(Records excerpted from a collection)
--- --- ---
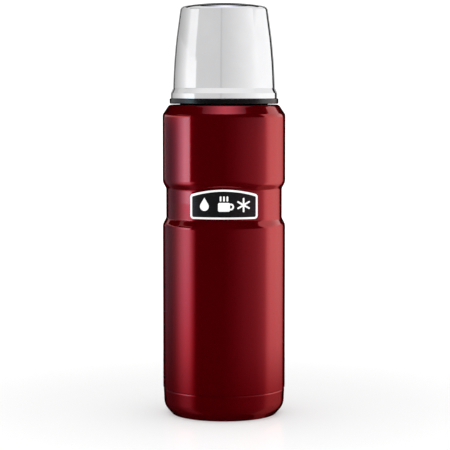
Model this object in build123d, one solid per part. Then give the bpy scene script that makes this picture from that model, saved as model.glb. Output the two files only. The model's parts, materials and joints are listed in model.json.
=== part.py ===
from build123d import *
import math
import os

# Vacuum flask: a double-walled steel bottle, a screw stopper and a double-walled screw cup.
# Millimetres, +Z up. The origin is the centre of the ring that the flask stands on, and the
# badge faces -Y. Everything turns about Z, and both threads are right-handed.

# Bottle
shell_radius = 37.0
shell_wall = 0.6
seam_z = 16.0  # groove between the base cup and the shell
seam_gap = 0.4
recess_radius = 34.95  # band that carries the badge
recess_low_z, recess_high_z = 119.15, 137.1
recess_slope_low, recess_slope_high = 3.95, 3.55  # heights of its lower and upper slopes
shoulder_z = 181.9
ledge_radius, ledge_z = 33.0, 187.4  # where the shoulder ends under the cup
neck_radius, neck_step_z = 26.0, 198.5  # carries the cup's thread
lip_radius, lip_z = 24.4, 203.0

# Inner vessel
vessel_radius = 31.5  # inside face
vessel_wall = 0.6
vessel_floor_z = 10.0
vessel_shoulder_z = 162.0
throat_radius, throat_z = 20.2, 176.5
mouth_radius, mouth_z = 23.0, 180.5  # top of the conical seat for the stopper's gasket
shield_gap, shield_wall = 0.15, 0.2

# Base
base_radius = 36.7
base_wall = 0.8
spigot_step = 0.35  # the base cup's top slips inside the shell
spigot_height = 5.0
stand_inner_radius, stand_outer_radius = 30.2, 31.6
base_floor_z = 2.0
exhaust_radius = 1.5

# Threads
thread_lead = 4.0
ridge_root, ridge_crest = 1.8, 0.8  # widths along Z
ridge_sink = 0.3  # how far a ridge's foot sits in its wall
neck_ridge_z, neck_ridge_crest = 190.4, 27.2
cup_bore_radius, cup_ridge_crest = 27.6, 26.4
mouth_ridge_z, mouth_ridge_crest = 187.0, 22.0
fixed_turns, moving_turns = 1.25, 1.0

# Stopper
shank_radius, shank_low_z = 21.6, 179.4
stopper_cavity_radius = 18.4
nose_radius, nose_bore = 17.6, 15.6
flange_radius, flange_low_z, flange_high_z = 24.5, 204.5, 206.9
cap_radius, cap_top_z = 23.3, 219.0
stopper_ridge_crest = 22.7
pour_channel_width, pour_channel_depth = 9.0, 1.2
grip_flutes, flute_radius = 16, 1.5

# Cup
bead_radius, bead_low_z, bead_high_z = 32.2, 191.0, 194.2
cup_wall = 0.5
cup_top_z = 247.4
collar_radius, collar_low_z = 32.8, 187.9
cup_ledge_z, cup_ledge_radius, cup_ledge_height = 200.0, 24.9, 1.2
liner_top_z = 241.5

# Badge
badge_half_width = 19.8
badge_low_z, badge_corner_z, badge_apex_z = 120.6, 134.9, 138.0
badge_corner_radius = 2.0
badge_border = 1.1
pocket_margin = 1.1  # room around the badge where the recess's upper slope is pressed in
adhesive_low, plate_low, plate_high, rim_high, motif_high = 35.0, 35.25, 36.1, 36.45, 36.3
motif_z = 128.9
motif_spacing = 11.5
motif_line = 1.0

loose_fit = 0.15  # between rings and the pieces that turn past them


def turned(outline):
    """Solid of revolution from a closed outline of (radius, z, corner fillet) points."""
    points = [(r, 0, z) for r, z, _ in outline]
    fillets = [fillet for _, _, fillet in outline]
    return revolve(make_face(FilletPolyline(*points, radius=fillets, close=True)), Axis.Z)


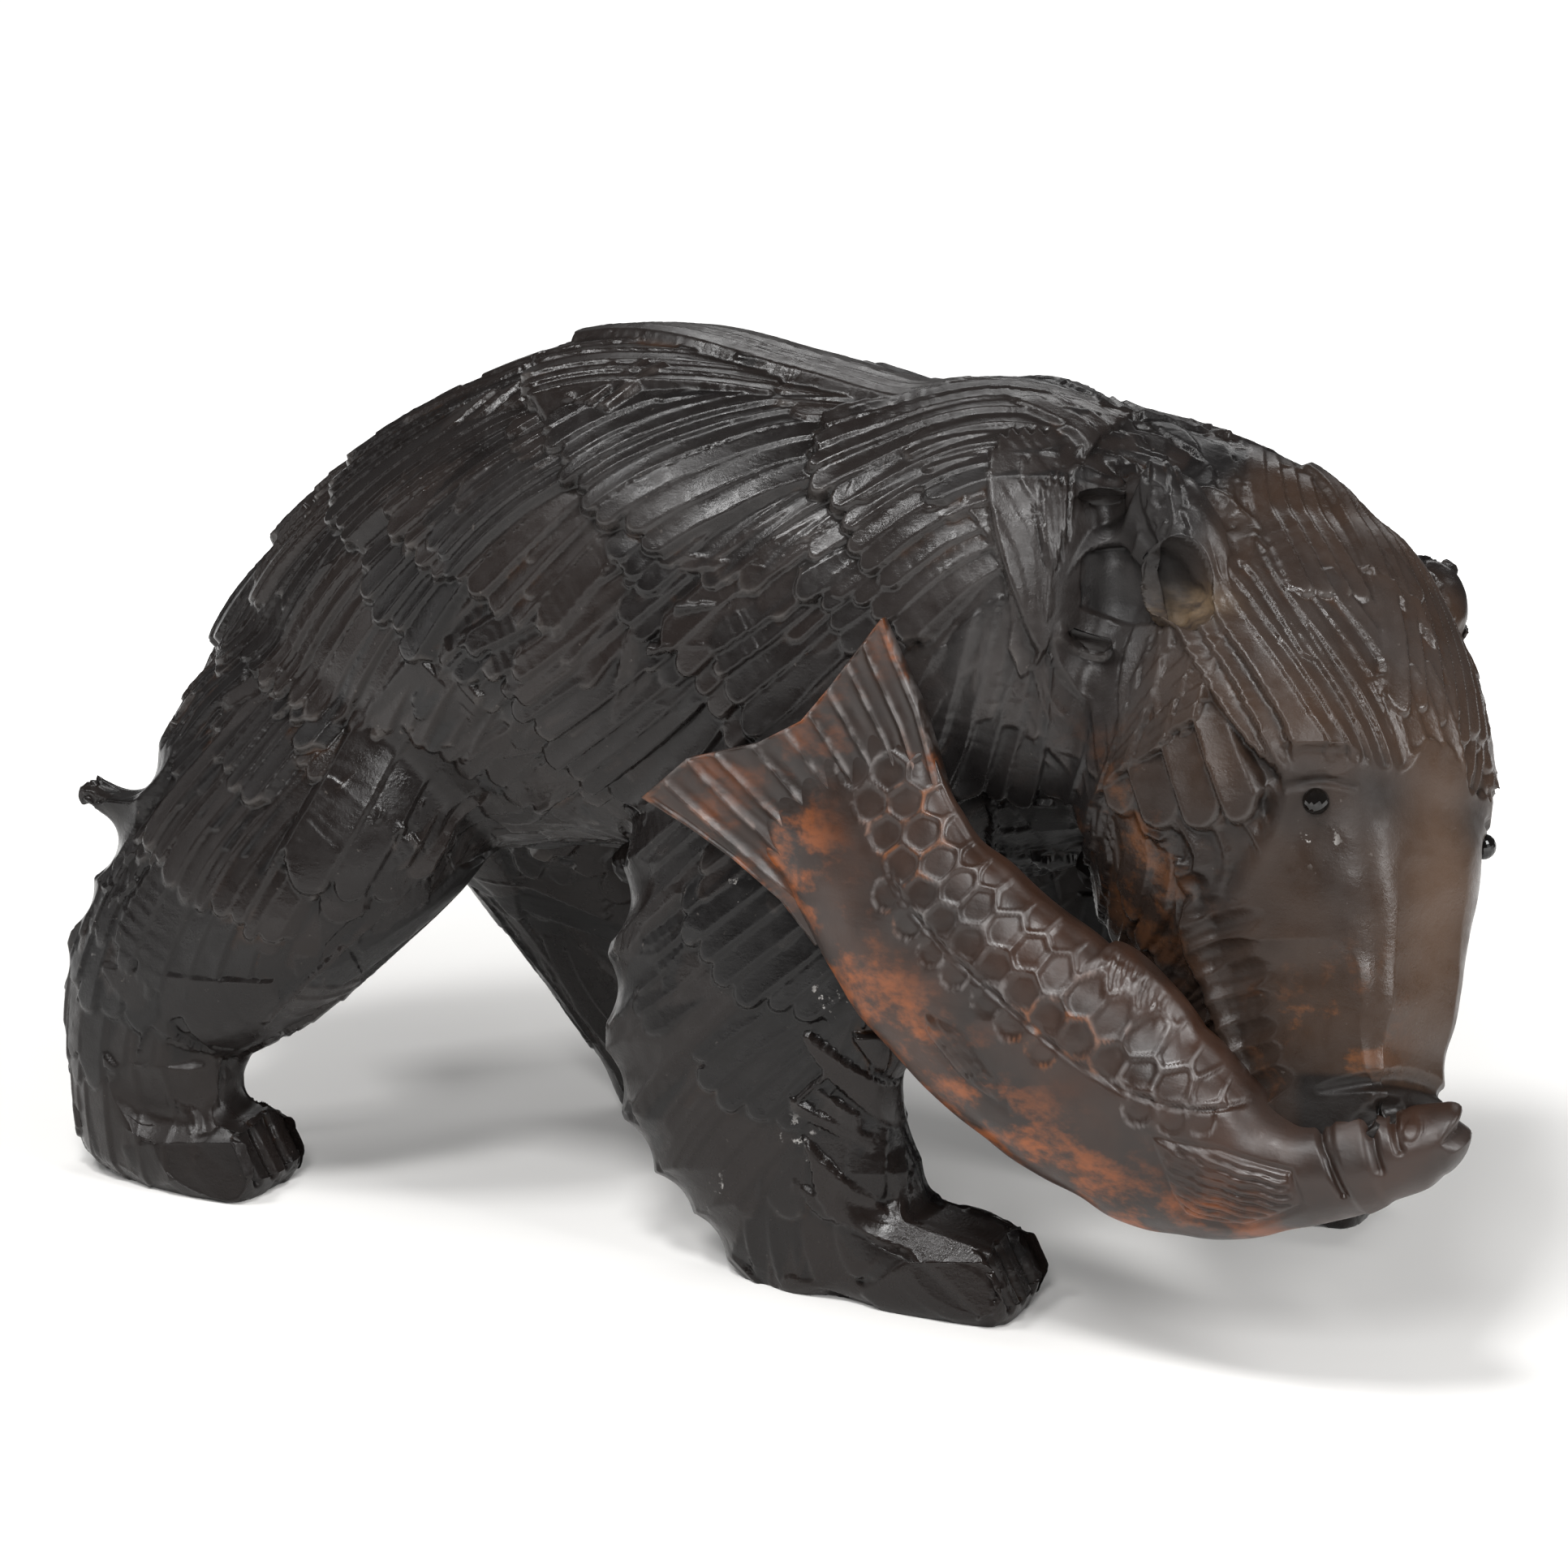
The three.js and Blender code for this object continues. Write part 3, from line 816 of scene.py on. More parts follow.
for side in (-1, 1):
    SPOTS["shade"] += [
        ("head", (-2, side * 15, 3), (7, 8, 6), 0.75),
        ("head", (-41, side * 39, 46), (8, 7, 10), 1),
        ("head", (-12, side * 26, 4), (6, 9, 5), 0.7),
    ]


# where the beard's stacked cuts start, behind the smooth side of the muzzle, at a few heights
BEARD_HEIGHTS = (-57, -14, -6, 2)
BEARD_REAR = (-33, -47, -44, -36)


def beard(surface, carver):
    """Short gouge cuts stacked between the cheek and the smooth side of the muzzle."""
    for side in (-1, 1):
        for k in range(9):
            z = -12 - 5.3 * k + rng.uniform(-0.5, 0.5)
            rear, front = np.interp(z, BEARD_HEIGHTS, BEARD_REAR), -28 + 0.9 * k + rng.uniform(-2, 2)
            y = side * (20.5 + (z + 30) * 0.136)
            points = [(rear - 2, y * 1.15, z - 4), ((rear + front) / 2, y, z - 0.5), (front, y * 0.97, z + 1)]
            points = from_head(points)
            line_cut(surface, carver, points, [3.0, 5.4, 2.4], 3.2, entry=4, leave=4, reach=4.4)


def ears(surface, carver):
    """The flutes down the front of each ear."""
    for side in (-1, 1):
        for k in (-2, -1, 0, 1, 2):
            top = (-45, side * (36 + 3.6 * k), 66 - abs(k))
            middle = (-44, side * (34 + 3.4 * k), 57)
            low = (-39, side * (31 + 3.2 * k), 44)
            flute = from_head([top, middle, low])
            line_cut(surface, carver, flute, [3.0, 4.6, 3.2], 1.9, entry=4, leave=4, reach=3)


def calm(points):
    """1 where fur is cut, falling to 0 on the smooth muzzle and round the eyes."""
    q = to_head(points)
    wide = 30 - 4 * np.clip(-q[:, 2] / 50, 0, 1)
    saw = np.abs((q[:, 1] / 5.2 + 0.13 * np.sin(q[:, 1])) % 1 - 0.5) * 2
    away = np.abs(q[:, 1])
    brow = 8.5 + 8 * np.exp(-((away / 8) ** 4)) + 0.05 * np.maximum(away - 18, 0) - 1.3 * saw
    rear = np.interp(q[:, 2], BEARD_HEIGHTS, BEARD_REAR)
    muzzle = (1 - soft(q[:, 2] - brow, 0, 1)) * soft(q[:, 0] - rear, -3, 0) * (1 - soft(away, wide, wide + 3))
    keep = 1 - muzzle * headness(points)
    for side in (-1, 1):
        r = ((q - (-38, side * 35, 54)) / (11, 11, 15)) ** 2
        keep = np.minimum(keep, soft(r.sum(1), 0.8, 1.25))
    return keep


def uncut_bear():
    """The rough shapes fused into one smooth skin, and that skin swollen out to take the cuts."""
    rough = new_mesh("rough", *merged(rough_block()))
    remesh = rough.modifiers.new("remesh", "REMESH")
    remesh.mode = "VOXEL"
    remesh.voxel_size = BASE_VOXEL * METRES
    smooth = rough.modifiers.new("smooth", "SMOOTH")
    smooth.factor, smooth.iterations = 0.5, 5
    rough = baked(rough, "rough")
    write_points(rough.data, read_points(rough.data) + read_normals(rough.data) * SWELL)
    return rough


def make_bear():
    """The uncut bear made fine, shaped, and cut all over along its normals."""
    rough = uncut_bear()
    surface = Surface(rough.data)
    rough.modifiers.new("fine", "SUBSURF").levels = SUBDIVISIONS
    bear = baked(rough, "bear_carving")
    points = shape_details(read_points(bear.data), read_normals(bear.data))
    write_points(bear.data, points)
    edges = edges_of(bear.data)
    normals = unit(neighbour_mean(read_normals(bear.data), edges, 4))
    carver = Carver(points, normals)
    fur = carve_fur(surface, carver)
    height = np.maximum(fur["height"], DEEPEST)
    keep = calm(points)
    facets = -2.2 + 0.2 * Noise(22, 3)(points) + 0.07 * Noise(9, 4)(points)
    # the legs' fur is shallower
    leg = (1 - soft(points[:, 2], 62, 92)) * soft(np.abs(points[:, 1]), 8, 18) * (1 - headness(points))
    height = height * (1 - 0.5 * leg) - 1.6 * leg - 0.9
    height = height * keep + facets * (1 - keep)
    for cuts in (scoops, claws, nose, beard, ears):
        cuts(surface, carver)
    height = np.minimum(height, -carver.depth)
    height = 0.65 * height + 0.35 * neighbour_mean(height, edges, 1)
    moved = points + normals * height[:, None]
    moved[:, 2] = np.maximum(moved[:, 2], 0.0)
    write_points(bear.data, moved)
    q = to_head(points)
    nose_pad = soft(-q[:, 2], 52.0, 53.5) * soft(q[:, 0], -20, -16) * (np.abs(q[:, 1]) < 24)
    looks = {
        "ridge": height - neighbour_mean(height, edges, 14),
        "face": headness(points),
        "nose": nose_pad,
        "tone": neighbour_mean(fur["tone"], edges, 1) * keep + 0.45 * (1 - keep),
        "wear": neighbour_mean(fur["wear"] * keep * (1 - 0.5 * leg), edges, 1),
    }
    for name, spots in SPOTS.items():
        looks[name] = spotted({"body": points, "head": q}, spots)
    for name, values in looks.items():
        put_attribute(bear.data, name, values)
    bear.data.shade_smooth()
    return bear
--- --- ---
#### REQUIRED WORK
Using the data above, repeat exactly the lines that begin at the line with "The three.js and" and end at the line with "BEARD_REAR = (-33, -47, -44, -36)", both ends included.

#### TASK ANSWER
The three.js and Blender code for this object continues. Write part 3, from line 816 of scene.py on. More parts follow.
for side in (-1, 1):
    SPOTS["shade"] += [
        ("head", (-2, side * 15, 3), (7, 8, 6), 0.75),
        ("head", (-41, side * 39, 46), (8, 7, 10), 1),
        ("head", (-12, side * 26, 4), (6, 9, 5), 0.7),
    ]


# where the beard's stacked cuts start, behind the smooth side of the muzzle, at a few heights
BEARD_HEIGHTS = (-57, -14, -6, 2)
BEARD_REAR = (-33, -47, -44, -36)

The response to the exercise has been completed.